**GOAL**
Print, exactly as they stand, the lines from the start of the listing to the line containing "return combine(arms, bosses + shafts)", inclusive.

**SOURCE MATERIAL**
*-*-*
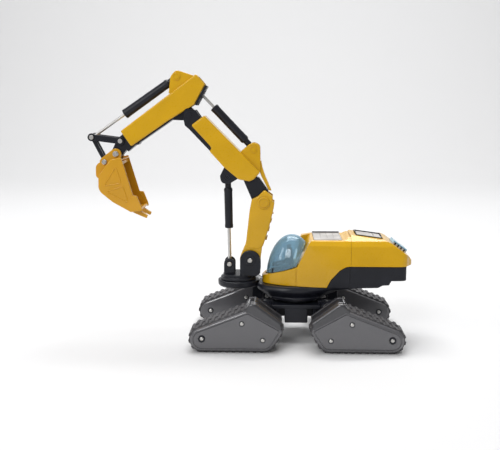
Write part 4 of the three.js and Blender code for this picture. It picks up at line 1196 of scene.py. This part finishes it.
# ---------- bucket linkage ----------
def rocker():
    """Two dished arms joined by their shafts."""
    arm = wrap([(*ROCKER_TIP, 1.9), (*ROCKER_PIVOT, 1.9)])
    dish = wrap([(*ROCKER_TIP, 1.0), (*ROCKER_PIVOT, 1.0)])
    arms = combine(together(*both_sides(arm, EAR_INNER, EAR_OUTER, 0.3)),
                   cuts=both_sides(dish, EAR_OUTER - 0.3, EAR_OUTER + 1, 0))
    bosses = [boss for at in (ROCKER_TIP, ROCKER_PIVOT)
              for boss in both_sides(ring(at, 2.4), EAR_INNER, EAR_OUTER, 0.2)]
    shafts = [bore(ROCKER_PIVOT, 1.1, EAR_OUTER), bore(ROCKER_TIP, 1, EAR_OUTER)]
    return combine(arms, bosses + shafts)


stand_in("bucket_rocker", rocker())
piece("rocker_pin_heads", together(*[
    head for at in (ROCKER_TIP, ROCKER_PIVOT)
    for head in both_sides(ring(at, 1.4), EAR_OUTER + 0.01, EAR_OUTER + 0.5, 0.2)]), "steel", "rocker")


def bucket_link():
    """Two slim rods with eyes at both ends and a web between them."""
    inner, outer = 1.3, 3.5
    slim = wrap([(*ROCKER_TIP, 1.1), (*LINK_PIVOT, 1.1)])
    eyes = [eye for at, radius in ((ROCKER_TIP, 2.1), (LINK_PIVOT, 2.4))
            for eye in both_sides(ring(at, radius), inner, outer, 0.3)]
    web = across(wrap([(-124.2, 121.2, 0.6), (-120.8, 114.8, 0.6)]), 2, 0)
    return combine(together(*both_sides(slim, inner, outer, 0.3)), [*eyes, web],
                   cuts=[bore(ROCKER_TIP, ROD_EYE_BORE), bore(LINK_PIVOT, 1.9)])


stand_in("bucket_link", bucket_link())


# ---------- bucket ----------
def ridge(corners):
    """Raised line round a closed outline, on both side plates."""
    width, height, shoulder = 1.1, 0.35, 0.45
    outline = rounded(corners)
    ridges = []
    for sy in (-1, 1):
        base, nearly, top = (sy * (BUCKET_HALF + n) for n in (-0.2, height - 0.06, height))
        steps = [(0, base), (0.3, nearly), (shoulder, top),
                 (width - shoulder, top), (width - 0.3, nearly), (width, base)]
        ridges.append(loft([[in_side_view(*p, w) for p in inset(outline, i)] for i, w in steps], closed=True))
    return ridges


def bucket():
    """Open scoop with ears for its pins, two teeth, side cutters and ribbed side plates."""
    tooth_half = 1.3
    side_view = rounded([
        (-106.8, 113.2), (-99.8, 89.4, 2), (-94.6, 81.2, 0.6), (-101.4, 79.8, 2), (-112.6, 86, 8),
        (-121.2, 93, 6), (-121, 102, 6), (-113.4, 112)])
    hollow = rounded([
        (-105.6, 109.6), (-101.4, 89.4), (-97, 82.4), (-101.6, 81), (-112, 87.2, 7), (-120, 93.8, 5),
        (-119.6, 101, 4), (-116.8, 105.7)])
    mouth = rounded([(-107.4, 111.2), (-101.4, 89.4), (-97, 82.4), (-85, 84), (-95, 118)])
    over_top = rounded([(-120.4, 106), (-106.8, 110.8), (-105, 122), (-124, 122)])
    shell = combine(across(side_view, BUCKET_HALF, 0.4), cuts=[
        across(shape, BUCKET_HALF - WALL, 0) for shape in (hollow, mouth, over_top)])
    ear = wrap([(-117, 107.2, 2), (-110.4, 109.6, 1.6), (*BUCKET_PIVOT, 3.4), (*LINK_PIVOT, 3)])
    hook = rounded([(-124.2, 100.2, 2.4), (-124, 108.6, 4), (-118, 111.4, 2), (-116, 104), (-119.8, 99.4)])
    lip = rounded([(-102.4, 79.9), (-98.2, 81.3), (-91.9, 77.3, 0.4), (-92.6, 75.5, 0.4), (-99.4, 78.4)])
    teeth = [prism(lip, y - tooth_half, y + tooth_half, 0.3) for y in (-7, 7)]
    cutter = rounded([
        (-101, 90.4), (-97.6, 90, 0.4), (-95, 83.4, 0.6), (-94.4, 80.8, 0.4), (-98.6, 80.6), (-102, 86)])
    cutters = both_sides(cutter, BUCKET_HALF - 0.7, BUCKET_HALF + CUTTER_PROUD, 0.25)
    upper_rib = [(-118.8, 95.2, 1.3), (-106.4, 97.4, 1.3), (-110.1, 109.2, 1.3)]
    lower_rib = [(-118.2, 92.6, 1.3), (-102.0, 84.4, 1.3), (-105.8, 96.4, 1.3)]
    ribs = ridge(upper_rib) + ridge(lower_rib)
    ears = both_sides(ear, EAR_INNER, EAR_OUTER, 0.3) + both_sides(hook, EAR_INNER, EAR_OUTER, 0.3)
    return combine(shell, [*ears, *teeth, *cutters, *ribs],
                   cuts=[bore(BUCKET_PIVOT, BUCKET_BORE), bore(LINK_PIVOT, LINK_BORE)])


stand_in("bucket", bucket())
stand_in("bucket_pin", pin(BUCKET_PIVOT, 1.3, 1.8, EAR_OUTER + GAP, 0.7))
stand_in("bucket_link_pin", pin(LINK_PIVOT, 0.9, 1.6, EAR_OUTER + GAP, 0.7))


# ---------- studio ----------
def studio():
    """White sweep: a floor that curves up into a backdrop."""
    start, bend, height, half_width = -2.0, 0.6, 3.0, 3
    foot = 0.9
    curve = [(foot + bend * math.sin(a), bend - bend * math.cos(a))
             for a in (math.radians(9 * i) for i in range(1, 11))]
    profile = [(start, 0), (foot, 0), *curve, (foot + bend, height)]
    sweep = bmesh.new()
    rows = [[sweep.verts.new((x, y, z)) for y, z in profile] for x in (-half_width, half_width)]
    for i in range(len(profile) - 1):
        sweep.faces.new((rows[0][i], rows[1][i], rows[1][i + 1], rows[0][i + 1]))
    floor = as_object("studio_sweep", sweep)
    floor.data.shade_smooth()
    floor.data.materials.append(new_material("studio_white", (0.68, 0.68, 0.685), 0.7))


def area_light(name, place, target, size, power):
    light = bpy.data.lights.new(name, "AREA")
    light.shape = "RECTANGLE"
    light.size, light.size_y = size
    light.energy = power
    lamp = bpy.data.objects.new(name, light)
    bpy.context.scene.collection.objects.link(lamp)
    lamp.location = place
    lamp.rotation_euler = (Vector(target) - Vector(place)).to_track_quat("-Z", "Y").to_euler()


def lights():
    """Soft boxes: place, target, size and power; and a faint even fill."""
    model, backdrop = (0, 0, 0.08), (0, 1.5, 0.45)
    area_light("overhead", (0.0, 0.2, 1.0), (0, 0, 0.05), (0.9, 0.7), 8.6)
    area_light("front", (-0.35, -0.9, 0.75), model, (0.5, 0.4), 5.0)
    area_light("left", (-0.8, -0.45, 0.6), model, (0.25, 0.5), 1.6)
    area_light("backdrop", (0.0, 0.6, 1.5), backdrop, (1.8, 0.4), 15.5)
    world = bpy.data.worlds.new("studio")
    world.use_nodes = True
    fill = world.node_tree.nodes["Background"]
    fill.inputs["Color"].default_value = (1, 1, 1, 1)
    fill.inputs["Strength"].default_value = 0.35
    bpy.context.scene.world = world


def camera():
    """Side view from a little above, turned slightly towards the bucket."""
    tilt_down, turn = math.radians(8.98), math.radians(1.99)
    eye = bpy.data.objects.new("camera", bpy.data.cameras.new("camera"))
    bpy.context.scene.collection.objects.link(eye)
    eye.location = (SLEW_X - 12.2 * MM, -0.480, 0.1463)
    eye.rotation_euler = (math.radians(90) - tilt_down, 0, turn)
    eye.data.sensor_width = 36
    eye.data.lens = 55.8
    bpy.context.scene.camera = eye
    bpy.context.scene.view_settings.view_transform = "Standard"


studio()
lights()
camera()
*-*-*
**WORKED SOLUTION**
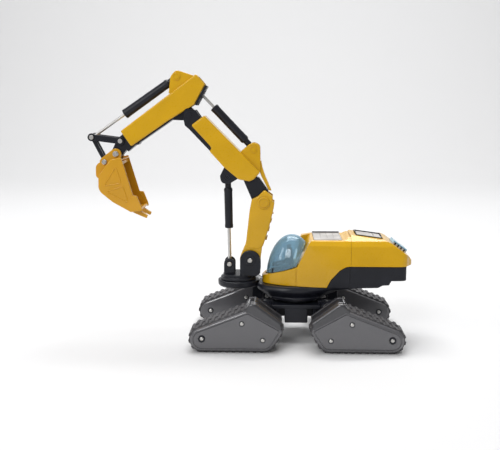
Write part 4 of the three.js and Blender code for this picture. It picks up at line 1196 of scene.py. This part finishes it.
# ---------- bucket linkage ----------
def rocker():
    """Two dished arms joined by their shafts."""
    arm = wrap([(*ROCKER_TIP, 1.9), (*ROCKER_PIVOT, 1.9)])
    dish = wrap([(*ROCKER_TIP, 1.0), (*ROCKER_PIVOT, 1.0)])
    arms = combine(together(*both_sides(arm, EAR_INNER, EAR_OUTER, 0.3)),
                   cuts=both_sides(dish, EAR_OUTER - 0.3, EAR_OUTER + 1, 0))
    bosses = [boss for at in (ROCKER_TIP, ROCKER_PIVOT)
              for boss in both_sides(ring(at, 2.4), EAR_INNER, EAR_OUTER, 0.2)]
    shafts = [bore(ROCKER_PIVOT, 1.1, EAR_OUTER), bore(ROCKER_TIP, 1, EAR_OUTER)]
    return combine(arms, bosses + shafts)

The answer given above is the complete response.